Lets start with some trivias. How many of us have heard about David Strathairn ? How many of us would believe that George clooney would actually charge 3$ for writng, directing and acting? You all might have , but when i was watching Good night and good luck i was totally unaware of the facts.
But keeping facts aside this 2005 movie directed and co scripted by George Clooney , based on the real conflict between veteran radio and television journalist Edward R. Murrow and U.S. Senator Joseph McCarthy especially relating to the anti-Communist Senator’s actions , and his paranoia with his hysterical witch-hunt of communists, people who associated with communists, and people who remembered going to a public meeting years back where a communist happened to be. McCarthy reckoned the “security” of the country was at risk, and ordinary people were losing their livelihoods if the slightest taint of red was suspected.
David Strathairn is exceptionally well in the portrayal of Ed Murrow , the legendary American broadcast journalist who came to prominence with a series of radio news broadcasts during World War II , the role brought Strathairn a best actor nominee in the oscars , but won the best actor at the Venice film festival, making this role as his performance of a life time , but the best part of Strathairn’s haunting performance is his voice, the way he is able to uncannily reproduce Murrow’s unmistakable cadences. A big chunk of Murrow’s words in the film are taken directly from his speeches and on-air commentary, and hearing Strathairn read them is close enough to the real thing , one can find that out by watching Murrow’s videos on you tube.
David Straighthairn |
American journalist Edward R. Murrow who is played in the film by David Strathairn
Senator Mc Carthy though on the other hand is portrayed by original archival footage of the senator himself , and probably in no better way Clooney would have portrayed the meanness of the character, and himself plays Fred Friendly , Murrow’s show producer . The whole movie revolves around the news show SEE IT NOW which Murrow hosts. The movie also has one of the best ensemble casts i have seen in along time with strong and short roles by Robert Downey Jr. , Patricia Clarkson and Frank Langella.
Shot in black and white, with excellent cinematography by Robert Ellswit , it creates a 1950s America of sombre suits, jazz music , typewriters, Scotch and cigarette smoke curling romantically through the air , and considering the amount of tobacco consumption in the movie , one can very logically infer that cigarettes were not a cause for any health ailments then.
There’s also something heroic about Clooney’s undertaking: he believes in the importance of reconnecting audiences to a convulsive period of recent American history, when questions of integrity and honesty in public life were being debated as if they really mattered.

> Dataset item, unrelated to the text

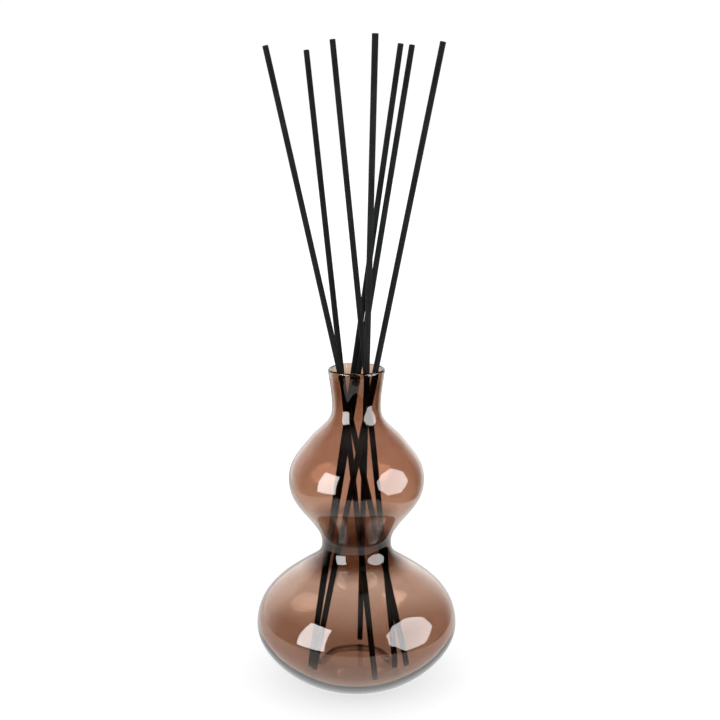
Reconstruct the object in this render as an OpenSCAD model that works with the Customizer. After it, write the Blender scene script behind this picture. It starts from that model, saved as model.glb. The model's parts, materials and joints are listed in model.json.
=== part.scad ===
// Double-gourd glass bottle with seven fibre reeds that stand loose in it.
// Millimetres. The origin is the centre of the resting face, +Z is up and -Y is the front.

/* [Bottle outline] */
// Height from the table to the top of the lip
bottle_h = 152; // [150:0.5:154]
// Outer radius of the lip
lip_r = 13.25; // [13:0.25:14]
// Outer radius at the narrowest part of the neck
neck_r = 11.4; // [11.2:0.1:12]
// Height of the narrowest part of the neck
neck_z = 133.5; // [132:0.5:135]
// Outer radius of the upper bulb
upper_r = 32; // [30:0.5:34]
// Height of the widest part of the upper bulb
upper_z = 99; // [97:0.5:101]
// Outer radius of the waist between the bulbs
waist_r = 16.5; // [16.2:0.1:17.5]
// Height of the waist
waist_z = 67; // [66:0.5:68]
// Outer radius of the lower bulb
belly_r = 48; // [46:0.5:50]
// Height of the widest part of the lower bulb
belly_z = 27; // [26:0.5:29]
// Outer radius of the ring that the bottle rests on
foot_r = 21; // [20:0.5:21.5]

/* [Glass] */
// Wall thickness over most of the bottle
wall = 1.5; // [1.3:0.1:1.6]
// Thickness of the glass at the bottom, which is blown thicker
base_wall = 2.75; // [2.5:0.25:4]
// Height of the punt, the hollow kicked up under the bottom
punt_h = 5; // [3:0.5:6.5]
// Width of the flat ring between the punt and the foot's outer edge
ring_w = 2.5; // [2:0.5:4]

/* [Reeds] */
// Diameter of a reed
reed_d = 2.8; // [2.4:0.1:2.8]
// Length of a reed
reed_l = 300; // [200:10:350]
// Space left between a reed's end and the glass under it
foot_gap = 0.25; // [0.1:0.05:0.5]

/* [Hidden] */
glass_colour = [0.55, 0.34, 0.25, 0.5];
reed_colour = [0.17, 0.16, 0.16];
curve_steps = 10;   // straight pieces in each span of the outline
lip_steps = 8;      // straight pieces round the fire-polished lip
dome_steps = 8;     // straight pieces up the side of the punt and of the floor inside
dome_side = 0.3;    // share of the punt's radius over which its side rises to the flat top
thinning = 0.5;     // how much thinner the glass is over the punt than at the foot
foot_lean = 8;      // direction in which the glass leaves the foot, in degrees
lip_lean = 83;      // direction of the flared neck where it meets the lip, in degrees

// Where each reed crosses the height of the waist, then where it crosses the height of the lip.
reed_paths = [
    [[ 11.1,  -6.8], [-8.2,  1.6]],
    [[  2.1, -11.2], [-7.4,  6.8]],
    [[ 12.7,  -3.7], [ 4.1,  4.7]],
    [[  3.0,  12.7], [ 4.7, -5.3]],
    [[-13.2,  -0.4], [-0.9,  9.5]],
    [[-12.5,  -3.6], [ 1.5,  7.5]],
    [[ -8.3, -10.2], [ 8.8, -4.9]]
];

// Where the outline turns from round to hollow, between the bulbs and the narrow places.
below_waist = [belly_r / 2, waist_z - (waist_z - belly_z) / 4];
above_waist = [waist_r + 4.5, waist_z + 11];
shoulder = [(upper_r + 1.15 * neck_r) / 2, (upper_z + neck_z) / 2 + 1.25];

// The outline is a chain of smooth spans. A station is a point that the glass passes through,
// the direction that the outline takes there in degrees, and its reach. The reach is how far
// the span above leans on its two end directions, as a share of its length.
foot_reach = 0.29;
reach = 0.39;
stations = [
    [[foot_r, 0], foot_lean, foot_reach],
    [[belly_r, belly_z], 90, reach],
    [below_waist, 145.5, reach],
    [[waist_r, waist_z], 90, reach],
    [above_waist, 53.5, reach],
    [[upper_r, upper_z], 90, reach],
    [shoulder, 127.5, reach],
    [[neck_r, neck_z], 90, reach],
    [[lip_r, bottle_h - wall / 2 * (1 + cos(lip_lean))], lip_lean, reach]
];

function heading(angle) = [cos(angle), sin(angle)];
function bezier(a, b, c, d, t) =
    (1 - t) ^ 3 * a + 3 * (1 - t) ^ 2 * t * b + 3 * (1 - t) * t ^ 2 * c + t ^ 3 * d;
function on_span(s, e, t) =
    let (lean = s[2] * norm(e[0] - s[0]))
    bezier(s[0], s[0] + lean * heading(s[1]), e[0] - lean * heading(e[1]), e[0], t);

outline = [
    for (i = [0 : len(stations) - 2], k = [0 : curve_steps - 1])
        on_span(stations[i], stations[i + 1], k / curve_steps),
    stations[len(stations) - 1][0]
];

// The inside follows the outside at the thickness of the glass, which grows towards the foot.
function thickness(z) = wall + (base_wall - wall) * max(0, 1 - z / belly_z);
function inward(i) =
    let (step = outline[min(i + 1, len(outline) - 1)] - outline[max(i - 1, 0)])
    i == 0 ? [0, 1] : [-step[1], step[0]] / norm(step);
lining = [for (i = [0 : len(outline) - 1]) outline[i] + thickness(outline[i][1]) * inward(i)];

lip_outer = outline[len(outline) - 1];
lip_inner = lining[len(lining) - 1];
lip_angle = atan2(lip_outer[1] - lip_inner[1], lip_outer[0] - lip_inner[0]);
lip = [
    for (k = [1 : lip_steps - 1])
        (lip_outer + lip_inner) / 2 + wall / 2 * heading(lip_angle + 180 * k / lip_steps)
];

// A low flat-topped dome of height h over the radius r, standing on the height z, from its rim
// to its middle.
function dome(r, h, z) = concat(
    [
        for (k = [0 : dome_steps])
            [r * (1 - dome_side * k / dome_steps), z + h * sin(90 * k / dome_steps) ^ 2]
    ],
    [[0, z + h]]
);
function turned(points) = [for (i = [len(points) - 1 : -1 : 0]) points[i]];

punt_r = foot_r - ring_w;
floor_dome = dome(foot_r, punt_h - thinning, base_wall);

module bottle() {
    color(glass_colour)
        rotate_extrude($fn = 128)
            polygon(concat(
                turned(dome(punt_r, punt_h, 0)),
                outline,
                lip,
                turned([for (i = [1 : len(lining) - 1]) lining[i]]),
                floor_dome
            ));
}

// A reed runs straight through its two points and stops just above the glass.
function at_height(i, z) =
    let (low = reed_paths[i][0], high = reed_paths[i][1])
    low + (high - low) * (z - waist_z) / (bottle_h - waist_z);
function run(i) =
    let (step = reed_paths[i][1] - reed_paths[i][0])
    [step[0], step[1], bottle_h - waist_z];
floor_inside = concat(
    turned(floor_dome),
    [for (p = lining) if (p[1] < belly_z) p]
);
function end_height(i, z) =
    let (p = at_height(i, z), spread = norm([run(i)[0], run(i)[1]]) / run(i)[2])
    foot_gap + max(
        lookup(norm(p) + reed_d / 2, floor_inside),
        lookup(norm(p), floor_inside) + reed_d / 2 * spread
    );
function end_of(i) = end_height(i, end_height(i, end_height(i, end_height(i, base_wall))));

module reed(i) {
    way = run(i);
    p = at_height(i, end_of(i));
    color(reed_colour)
        translate([p[0], p[1], end_of(i)])
            rotate([0, acos(way[2] / norm(way)), atan2(way[1], way[0])])
                cylinder(h = reed_l, d = reed_d, $fn = 48);
}

bottle();
reed(0);  // reed_1
reed(1);  // reed_2
reed(2);  // reed_3
reed(3);  // reed_4
reed(4);  // reed_5
reed(5);  // reed_6
reed(6);  // reed_7
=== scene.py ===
import json
import math

import bpy
import numpy as np
from mathutils import Matrix, Vector, noise


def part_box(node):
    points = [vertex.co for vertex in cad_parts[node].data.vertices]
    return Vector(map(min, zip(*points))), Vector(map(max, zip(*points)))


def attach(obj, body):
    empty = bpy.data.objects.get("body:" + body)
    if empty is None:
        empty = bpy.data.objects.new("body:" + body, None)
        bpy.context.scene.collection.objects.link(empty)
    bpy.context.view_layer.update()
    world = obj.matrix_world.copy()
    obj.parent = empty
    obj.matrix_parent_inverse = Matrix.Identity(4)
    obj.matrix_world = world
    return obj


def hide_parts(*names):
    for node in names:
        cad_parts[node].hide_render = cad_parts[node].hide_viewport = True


# A reed diffuser: a double-gourd bottle of brown glass with seven black fibre reeds.
# Everything is in metres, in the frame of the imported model.
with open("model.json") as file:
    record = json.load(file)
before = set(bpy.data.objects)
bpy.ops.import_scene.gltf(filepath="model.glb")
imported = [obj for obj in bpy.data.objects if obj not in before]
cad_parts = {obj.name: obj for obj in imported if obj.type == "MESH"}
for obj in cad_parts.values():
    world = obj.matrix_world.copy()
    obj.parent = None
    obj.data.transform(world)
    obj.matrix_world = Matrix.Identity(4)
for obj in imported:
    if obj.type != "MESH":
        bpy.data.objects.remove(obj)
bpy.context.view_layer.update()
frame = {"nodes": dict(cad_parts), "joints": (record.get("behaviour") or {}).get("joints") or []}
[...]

What had more impact for me though was the underlying tone of the film which rings just as true today as it did 50 years ago , a riveting piece of cinema which is as entertaining as it is socially and politically important. When the term accountability has found its way out from the dictionary of our news channels and media organisations , when the fourth pillar of democracy is in some ways not bothered about the other three pillars , and the fifth pillar stands astonished to what is happening,
When everybody including the news channels are looking for entertainment in the news, and all that they are concerned about is , how much money everybody made in IPL , but not where the taxpayer’s money is going, and will the world end in 2012 or not, or which indian cricketer is presently dating which actress , but not about the farmers committing suicides all over the country, or the lack of devlopment in north east India, can a Vishvanathan anand get the same television coverage as that enjoyed by a Yuvraj singh?

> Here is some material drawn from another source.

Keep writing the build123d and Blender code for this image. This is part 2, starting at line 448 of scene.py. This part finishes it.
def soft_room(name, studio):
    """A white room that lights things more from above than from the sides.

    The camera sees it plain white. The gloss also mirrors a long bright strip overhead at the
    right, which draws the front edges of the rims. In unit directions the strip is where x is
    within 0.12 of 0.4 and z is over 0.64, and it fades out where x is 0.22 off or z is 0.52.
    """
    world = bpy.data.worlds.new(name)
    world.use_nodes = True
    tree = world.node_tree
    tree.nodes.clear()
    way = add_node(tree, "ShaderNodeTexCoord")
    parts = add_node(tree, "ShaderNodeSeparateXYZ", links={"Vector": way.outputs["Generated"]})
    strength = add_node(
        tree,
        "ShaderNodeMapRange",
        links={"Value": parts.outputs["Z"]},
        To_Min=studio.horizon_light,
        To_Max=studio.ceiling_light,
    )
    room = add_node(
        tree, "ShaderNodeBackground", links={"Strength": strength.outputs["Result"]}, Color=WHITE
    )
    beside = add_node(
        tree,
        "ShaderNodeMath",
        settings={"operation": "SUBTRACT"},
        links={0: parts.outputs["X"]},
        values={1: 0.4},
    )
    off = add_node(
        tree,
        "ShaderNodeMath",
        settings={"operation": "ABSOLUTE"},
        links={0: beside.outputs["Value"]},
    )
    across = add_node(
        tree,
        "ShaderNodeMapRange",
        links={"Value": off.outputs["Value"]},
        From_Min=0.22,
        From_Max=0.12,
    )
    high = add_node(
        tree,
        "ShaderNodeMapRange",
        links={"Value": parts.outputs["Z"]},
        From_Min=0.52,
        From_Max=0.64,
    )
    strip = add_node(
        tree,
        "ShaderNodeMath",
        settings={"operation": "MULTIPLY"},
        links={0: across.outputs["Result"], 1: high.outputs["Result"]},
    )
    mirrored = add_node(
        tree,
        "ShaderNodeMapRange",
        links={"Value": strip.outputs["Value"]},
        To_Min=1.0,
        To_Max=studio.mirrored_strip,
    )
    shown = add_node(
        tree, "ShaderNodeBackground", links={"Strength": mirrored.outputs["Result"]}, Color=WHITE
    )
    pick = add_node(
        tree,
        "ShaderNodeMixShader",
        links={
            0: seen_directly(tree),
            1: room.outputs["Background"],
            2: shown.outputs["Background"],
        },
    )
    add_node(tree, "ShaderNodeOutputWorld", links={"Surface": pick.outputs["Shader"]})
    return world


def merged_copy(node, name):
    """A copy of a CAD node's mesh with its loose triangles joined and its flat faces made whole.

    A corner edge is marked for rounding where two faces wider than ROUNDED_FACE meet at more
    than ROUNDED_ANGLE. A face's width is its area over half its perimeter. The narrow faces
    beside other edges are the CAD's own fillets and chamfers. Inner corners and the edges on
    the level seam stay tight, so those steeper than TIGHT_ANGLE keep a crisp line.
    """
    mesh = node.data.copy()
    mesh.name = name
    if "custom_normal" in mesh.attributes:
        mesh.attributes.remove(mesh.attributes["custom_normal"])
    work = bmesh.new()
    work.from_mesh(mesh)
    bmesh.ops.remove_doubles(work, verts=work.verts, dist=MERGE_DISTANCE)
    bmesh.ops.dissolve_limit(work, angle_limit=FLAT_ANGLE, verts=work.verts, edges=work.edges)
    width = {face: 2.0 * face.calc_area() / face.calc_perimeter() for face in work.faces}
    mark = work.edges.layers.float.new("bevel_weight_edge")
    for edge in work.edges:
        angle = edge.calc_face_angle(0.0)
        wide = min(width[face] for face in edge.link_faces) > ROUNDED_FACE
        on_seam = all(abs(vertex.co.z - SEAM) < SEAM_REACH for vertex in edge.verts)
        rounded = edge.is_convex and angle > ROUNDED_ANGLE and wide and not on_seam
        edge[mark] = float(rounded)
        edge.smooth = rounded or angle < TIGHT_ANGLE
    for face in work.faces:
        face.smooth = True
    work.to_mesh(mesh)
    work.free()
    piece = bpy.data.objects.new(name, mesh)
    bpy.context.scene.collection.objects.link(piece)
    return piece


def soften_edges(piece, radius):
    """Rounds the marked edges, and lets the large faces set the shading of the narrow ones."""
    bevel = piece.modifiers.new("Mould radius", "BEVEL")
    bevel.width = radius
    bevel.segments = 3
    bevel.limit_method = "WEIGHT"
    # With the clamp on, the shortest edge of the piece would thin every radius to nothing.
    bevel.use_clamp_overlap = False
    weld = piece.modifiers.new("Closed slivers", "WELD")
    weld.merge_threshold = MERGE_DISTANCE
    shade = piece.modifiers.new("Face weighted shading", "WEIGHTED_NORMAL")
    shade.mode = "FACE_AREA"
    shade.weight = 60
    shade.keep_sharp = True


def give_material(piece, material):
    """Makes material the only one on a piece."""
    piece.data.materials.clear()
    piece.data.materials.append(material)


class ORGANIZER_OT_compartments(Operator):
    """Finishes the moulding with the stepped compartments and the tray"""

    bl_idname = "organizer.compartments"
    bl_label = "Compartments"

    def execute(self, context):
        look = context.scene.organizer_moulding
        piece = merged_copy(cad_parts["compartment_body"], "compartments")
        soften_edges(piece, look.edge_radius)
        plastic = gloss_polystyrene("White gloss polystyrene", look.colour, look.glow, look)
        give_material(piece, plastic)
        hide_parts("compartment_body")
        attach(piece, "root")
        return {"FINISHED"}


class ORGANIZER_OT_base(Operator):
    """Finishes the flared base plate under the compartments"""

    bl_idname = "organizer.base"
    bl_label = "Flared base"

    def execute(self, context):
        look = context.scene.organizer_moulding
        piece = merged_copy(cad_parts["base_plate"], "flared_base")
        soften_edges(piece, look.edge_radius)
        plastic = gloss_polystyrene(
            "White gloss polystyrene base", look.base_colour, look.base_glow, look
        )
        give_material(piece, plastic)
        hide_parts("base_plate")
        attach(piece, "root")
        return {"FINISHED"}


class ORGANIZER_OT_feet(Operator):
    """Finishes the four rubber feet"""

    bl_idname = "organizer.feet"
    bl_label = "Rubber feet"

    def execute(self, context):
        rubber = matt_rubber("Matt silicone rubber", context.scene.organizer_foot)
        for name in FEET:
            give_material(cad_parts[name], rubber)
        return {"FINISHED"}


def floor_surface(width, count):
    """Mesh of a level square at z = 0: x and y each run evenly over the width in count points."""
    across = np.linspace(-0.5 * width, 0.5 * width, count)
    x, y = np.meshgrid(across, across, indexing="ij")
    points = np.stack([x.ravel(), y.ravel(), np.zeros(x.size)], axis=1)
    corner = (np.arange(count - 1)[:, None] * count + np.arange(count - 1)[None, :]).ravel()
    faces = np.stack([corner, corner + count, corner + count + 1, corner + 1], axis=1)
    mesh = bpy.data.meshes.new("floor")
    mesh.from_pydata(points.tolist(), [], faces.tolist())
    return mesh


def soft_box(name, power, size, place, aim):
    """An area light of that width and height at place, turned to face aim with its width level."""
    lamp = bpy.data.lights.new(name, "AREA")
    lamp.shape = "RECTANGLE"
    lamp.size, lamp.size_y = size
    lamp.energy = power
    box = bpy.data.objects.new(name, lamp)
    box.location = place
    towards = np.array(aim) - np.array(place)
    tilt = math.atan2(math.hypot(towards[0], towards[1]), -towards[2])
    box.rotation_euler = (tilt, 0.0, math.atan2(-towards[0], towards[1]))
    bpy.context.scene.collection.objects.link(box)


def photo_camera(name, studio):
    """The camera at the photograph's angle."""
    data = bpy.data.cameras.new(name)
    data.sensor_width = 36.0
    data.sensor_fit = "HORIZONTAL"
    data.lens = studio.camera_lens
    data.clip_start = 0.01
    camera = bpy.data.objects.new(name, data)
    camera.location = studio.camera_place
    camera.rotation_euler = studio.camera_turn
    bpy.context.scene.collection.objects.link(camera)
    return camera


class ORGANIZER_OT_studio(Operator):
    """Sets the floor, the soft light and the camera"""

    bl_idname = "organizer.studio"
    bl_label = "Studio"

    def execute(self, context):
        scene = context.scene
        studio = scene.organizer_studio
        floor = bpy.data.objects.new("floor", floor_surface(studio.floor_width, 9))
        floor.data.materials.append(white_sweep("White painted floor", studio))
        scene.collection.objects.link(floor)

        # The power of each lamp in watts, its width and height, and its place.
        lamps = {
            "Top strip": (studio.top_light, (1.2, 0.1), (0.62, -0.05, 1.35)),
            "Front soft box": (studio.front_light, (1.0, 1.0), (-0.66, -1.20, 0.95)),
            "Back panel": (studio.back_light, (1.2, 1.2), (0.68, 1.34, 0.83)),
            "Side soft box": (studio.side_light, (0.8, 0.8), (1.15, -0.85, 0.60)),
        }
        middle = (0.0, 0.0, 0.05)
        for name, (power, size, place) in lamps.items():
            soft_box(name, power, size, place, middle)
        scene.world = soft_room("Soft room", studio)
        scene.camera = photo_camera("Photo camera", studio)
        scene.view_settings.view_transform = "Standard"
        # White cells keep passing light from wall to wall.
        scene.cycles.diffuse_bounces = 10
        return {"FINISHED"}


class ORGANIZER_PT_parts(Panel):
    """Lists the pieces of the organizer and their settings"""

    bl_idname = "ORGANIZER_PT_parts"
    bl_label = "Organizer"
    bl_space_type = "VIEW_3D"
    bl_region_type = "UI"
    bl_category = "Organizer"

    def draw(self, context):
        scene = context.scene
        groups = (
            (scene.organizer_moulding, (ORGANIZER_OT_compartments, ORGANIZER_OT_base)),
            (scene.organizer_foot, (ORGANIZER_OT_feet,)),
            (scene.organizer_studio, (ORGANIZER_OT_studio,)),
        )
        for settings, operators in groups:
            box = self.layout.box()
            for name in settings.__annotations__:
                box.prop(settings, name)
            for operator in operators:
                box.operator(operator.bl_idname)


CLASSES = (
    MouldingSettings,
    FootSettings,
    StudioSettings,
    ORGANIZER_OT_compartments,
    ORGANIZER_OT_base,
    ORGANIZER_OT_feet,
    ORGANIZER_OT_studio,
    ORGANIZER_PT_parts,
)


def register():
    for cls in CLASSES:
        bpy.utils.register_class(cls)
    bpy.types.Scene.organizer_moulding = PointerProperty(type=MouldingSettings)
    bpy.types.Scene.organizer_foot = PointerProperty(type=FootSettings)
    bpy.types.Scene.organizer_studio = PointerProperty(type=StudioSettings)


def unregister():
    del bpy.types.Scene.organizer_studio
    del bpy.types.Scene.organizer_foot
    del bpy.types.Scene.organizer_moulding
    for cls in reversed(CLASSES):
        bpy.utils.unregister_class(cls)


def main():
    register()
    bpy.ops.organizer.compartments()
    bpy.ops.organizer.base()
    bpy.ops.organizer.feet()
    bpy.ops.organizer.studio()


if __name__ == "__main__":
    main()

And thats what Good night and Good luck tells you , keep the history aside or for that matter plot of the movie,it tells a story whose implications for today are inescapable, that what and how journalism should be , the morals and ethics involved in a medium so important to the development of the country .
It cannot be summed up in a much better way than in the words of Ed Murrow himself or the opening scene of the movie.
“This just might do nobody any good. At the end of this discourse a few people may accuse this reporter of fouling his own comfortable nest, and your organization may be accused of having given hospitality to heretical and even dangerous thoughts. But the elaborate structure of networks, advertising agencies and sponsors will not be shaken or altered. It is my desire, if not my duty, to try to talk to you journeymen with some candor about what is happening to radio and television. If what I have to say is responsible, then I alone am responsible for the saying of it. Our history will be what we make it. And if there are any historians about fifty or a hundred years from now, and there should be preserved the kinescopes for one week of all three networks, they will there find recorded in black and white, or color, evidence of decadence, escapism and insulation from the realities of the world in which we live. We are currently wealthy, fat, comfortable and complacent. We have currently a built-in allergy to unpleasant or disturbing information. Our mass media reflect this. But unless we get up off our fat surpluses and recognize that television in the main is being used to distract, delude, amuse and insulate us, then television and those who finance it, those who look at it and those who work at it, may see a totally different picture too late.”